The roosters have been skinned and chopped, steam rising from still-warm bodies. Now they lie in the pan, simmering with spices, garlic, ginger and tomato. The dining venue is at once inviting and off-putting. The plastic chairs are populated mainly by young men, keen on a macho dining experience replete with squawks of dying birds.

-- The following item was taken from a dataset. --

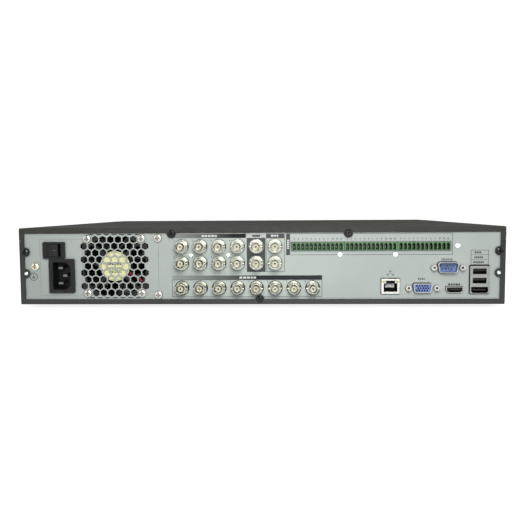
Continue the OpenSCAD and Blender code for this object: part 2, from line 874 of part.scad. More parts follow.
// Key: cap through the bezel, a flange behind it, and a stem towards its switch
module key_solid(p) {
    place() {
        slab(face_back - 0.3, front_y + key_out) translate(p) children(0);
        slab(face_back - 1.4, face_back - 0.3 + eps) translate(p) children(1);
        slab(face_back - 5.2, face_back - 1.3) translate(p) circle(1.6);
    }
}

module round_key(p, r) {
    key_solid(p) {
        circle(r);
        circle(r + 1.4);
    }
}

module bar_key(p, w, h) {
    key_solid(p) {
        rounded(w, h, 1.5);
        rounded(w + 2.4, h + 2.4, 2);
    }
}

up_point = pad_point + [0, pad_reach];
down_point = pad_point - [0, pad_reach];
left_point = pad_point + [pad_reach, 0];
right_point = pad_point - [pad_reach, 0];
escape_point = [small_key_x, pad_point[1] + 9];
function_point = [small_key_x, pad_point[1] - 9];
key_points = [power_point, up_point, down_point, left_point, right_point, pad_point,
    escape_point, function_point];

module power_key() { color("#3c4043") round_key(power_point, 8); }
module up_key() { color("#4a4e50") bar_key(up_point, 12, 9); }
module down_key() { color("#4a4e50") bar_key(down_point, 12, 9); }
module left_key() { color("#4a4e50") bar_key(left_point, 9, 12); }
module right_key() { color("#4a4e50") bar_key(right_point, 9, 12); }
module enter_key() { color("#5a5e60") round_key(pad_point, 6.2); }
module escape_key() { color("#4a4e50") bar_key(escape_point, 14, 7); }
module function_key() { color("#4a4e50") bar_key(function_point, 14, 7); }

module key_holes() {
    translate(power_point) circle(8 + key_gap);
    translate(pad_point) circle(6.2 + key_gap);
    for (p = [up_point, down_point]) translate(p) rounded(12 + 2 * key_gap, 9 + 2 * key_gap, 1.8);
    for (p = [left_point, right_point]) translate(p) rounded(9 + 2 * key_gap, 12 + 2 * key_gap, 1.8);
    for (p = [escape_point, function_point])
        translate(p) rounded(14 + 2 * key_gap, 7 + 2 * key_gap, 1.8);
}

ring_tube_r = 21.95;

module front_bezel() {
    wall = 3;
    color("#2b2d2f") place() difference() {
        slab(case_d + 0.1, front_y) translate([0, body_h / 2]) rounded(body_w, body_h, 4);
        slab(case_d - 1, face_back) translate([0, body_h / 2])
            rounded(body_w - 2 * wall, body_h - 2 * wall, 2);
        slab(face_back - 1, front_y + 1) {
            key_holes();
            translate(dial_point) circle(ring_tube_r + 0.07);
            translate(window_c) rounded(window_size[0] - 6, window_size[1] - 6, 2);
        }
        slab(front_y - 1.4, front_y + 1) translate(window_c)
            rounded(window_size[0], window_size[1], 3);
    }
}

module front_window() {
    color("#241c22") place() slab(front_y - 1.38, front_y - 0.1) translate(window_c)
        rounded(window_size[0] - 0.3, window_size[1] - 0.3, 2.9);
}

module front_board() {
    bush_r = 5;
    color("#1f5a3a") place() difference() {
        union() {
            slab(front_board_y, front_board_y + board_t) translate([0, 33])
                square([420, 54], center = true);
            for (p = key_points)
                slab(front_board_y + board_t - eps, face_back - 5.2 - key_travel - 0.4) translate(p)
                    square([6, 6], center = true);
            slab(front_board_y - 6, front_board_y + 8) translate(dial_point) circle(bush_r);
            slab(front_board_y - 3, front_board_y) translate(dial_point) square([16, 16], center = true);
        }
        slab(front_board_y - 5, front_board_y + 9) translate(dial_point) circle(3.05);
    }
}

module jog_dial() {
    color("#3a3e41") place() difference() {
        forward(dial_point, front_y) {
            rotate_extrude() polygon([[0, 0.6], [dial_r, 0.6], [dial_r, dial_out - 1.2],
                [dial_r - 1.2, dial_out], [0, dial_out]]);
            translate([0, 0, -face_t - 15]) cylinder(r = 3, h = face_t + 16);
        }
        forward(dial_point + [0, 9.5], front_y + dial_out + 4.5) sphere(6.5);
    }
}

// Sprung ring round the dial, held by a flange behind the bezel
module shuttle_ring() {
    bore_r = dial_r + 0.5;
    color("#54595c") place() forward(dial_point, front_y) difference() {
        rotate_extrude() polygon([[bore_r, -face_t - 2], [ring_tube_r + 1.6, -face_t - 2],
            [ring_tube_r + 1.6, -face_t - 0.4], [ring_tube_r, -face_t - 0.4], [ring_tube_r, 0.4],
            [ring_r, 0.4], [ring_r, 4.4], [ring_r - 1.2, 5.6], [bore_r, 6.4]]);
        for (turn = [0 : 15 : 345]) rotate(turn) translate([ring_r + 0.9, 0, 0.2])
            cylinder(r = 1.5, h = 7);
    }
}

bottom_chassis();
top_cover();
power_panel();
io_panel();
fan_frame();
fan_rotor();
fan_cable();
panel_screws();
power_switch_body();
power_switch_rocker();
ac_inlet_body();
ac_inlet_pins();
earth_screw();
rivets();
cover_screws();
audio_bnc_shells();
video_bnc_shells();
bnc_insulators();
bnc_contacts();
terminal_block_1();
terminal_block_2();
terminal_block_3();
terminal_pins();
rj45_shell();
rj45_insert();
rj45_leds();
rj45_contacts();
vga_shell();
vga_insert();
serial_shell();
serial_insert();
serial_pins();
jack_screws();
hdmi_shell();
hdmi_tongue();
usb_shell();
usb_insert();
main_board();
io_board();
alarm_board();
processor_heatsink();
psu_case();
psu_board();
hard_drive_1();
hard_drive_2();
drive_bracket();
rubber_feet();
front_bezel();
front_window();
front_board();
jog_dial();
shuttle_ring();
power_key();
up_key();
down_key();
left_key();
right_key();
enter_key();
escape_key();
function_key();
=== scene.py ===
"""Looks for the rack-width video recorder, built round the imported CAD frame."""
import json
import math
import random

import bmesh
import bpy
from mathutils import Matrix, Vector


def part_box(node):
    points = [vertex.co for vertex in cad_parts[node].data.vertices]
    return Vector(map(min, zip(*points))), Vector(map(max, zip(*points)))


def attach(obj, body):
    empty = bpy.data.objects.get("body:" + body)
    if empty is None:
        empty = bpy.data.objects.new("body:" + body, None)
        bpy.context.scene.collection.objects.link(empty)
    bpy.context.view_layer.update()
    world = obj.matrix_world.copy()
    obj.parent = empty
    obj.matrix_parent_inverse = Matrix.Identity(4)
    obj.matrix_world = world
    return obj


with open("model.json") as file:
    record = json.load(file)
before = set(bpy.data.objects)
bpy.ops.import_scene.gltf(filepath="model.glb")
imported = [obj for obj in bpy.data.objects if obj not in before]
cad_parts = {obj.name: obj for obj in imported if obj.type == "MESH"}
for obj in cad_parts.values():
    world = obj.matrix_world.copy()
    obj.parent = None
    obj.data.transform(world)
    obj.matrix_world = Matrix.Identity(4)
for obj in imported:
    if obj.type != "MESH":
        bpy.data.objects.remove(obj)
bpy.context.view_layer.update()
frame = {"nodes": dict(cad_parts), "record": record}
nodes = frame["nodes"]
MM = 0.001
MAIN = "recorder"
REAR_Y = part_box("bottom_chassis")[0].y
FLOOR_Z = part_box("bottom_chassis")[0].z


# ---- places: millimetres from the rear flange's face and the case's underside ----

def at(x, y, z):
    """A point of the rear frame, in metres in the part's frame."""
    return Vector((x * MM, REAR_Y + y * MM, FLOOR_Z + z * MM))


def span(name):
    """A node's box in the rear frame: x0, y0, z0, x1, y1, z1 in millimetres."""
    low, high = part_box(name)
    shift = Vector((0, REAR_Y, FLOOR_Z))
    return [v / MM for v in (*(low - shift), *(high - shift))]


def middle(name):
    """The centre of a node's box as x, z in millimetres."""
    x0, _, z0, x1, _, z1 = span(name)
    return (x0 + x1) / 2, (z0 + z1) / 2


PANEL_Y = span("io_panel")[1]
FRONT_Y = span("front_bezel")[4]


# ---- materials ----

class Graph:
    """A shader node tree, with short calls for the nodes that recur."""

    def __init__(self, tree):
        self.nodes = tree.nodes
        self.links = tree.links

    def add(self, kind, **settings):
        node = self.nodes.new(kind)
        for key, value in settings.items():
            setattr(node, key, value)
        return node

    def feed(self, node, **sources):
        """Links or sets inputs by name, with _ for a space."""
        for key, source in sources.items():
            self.plug(source, node.inputs[key.replace("_", " ")])
        return node

    def plug(self, source, socket):
        if isinstance(source, bpy.types.NodeSocket):
            self.links.new(source, socket)
        else:
            socket.default_value = source

    def spread(self, source, low, high, new_low, new_high):
        node = self.add("ShaderNodeMapRange")
        self.feed(node, Value=source, From_Min=low, From_Max=high, To_Min=new_low, To_Max=new_high)
        return node.outputs["Result"]

    def math(self, operation, *sources):
        node = self.add("ShaderNodeMath", operation=operation)
        for source, socket in zip(sources, node.inputs):
            self.plug(source, socket)
        return node.outputs[0]

    def axes(self, place):
        node = self.add("ShaderNodeSeparateXYZ")
        self.links.new(place, node.inputs[0])
        return node.outputs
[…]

Lahore is among the oldest cities in the world. Empires risen and fallen here. The aroma and chaos of Lakshmi Chowk reinforce the realities of a city older than we know. The city’s food scene operates with an absence of any obvious oversight. Zoning and health inspections are foggy in a place where roosters meet their demise metres from diners.
But that’s OK.
Here, things trundle along just as well today as they have for millennia. There are Kashmiri chai-wallahs ladling out their steaming pink liquid, laced with pistachios; paan shops overflowing with young men looking for a hit of betel leaves, areca nuts and tobacco; chaat-stands hawking salted fruit and pomegranate juice; jalebi-wallahs pulling curly straw-like treats out of hot oil and plunging them into rose-scented syrup. And of course, there is the sizzling desi karahi, eaten with naan and fingers, sopping up the spice-tinged ghee at the bottom of the wok.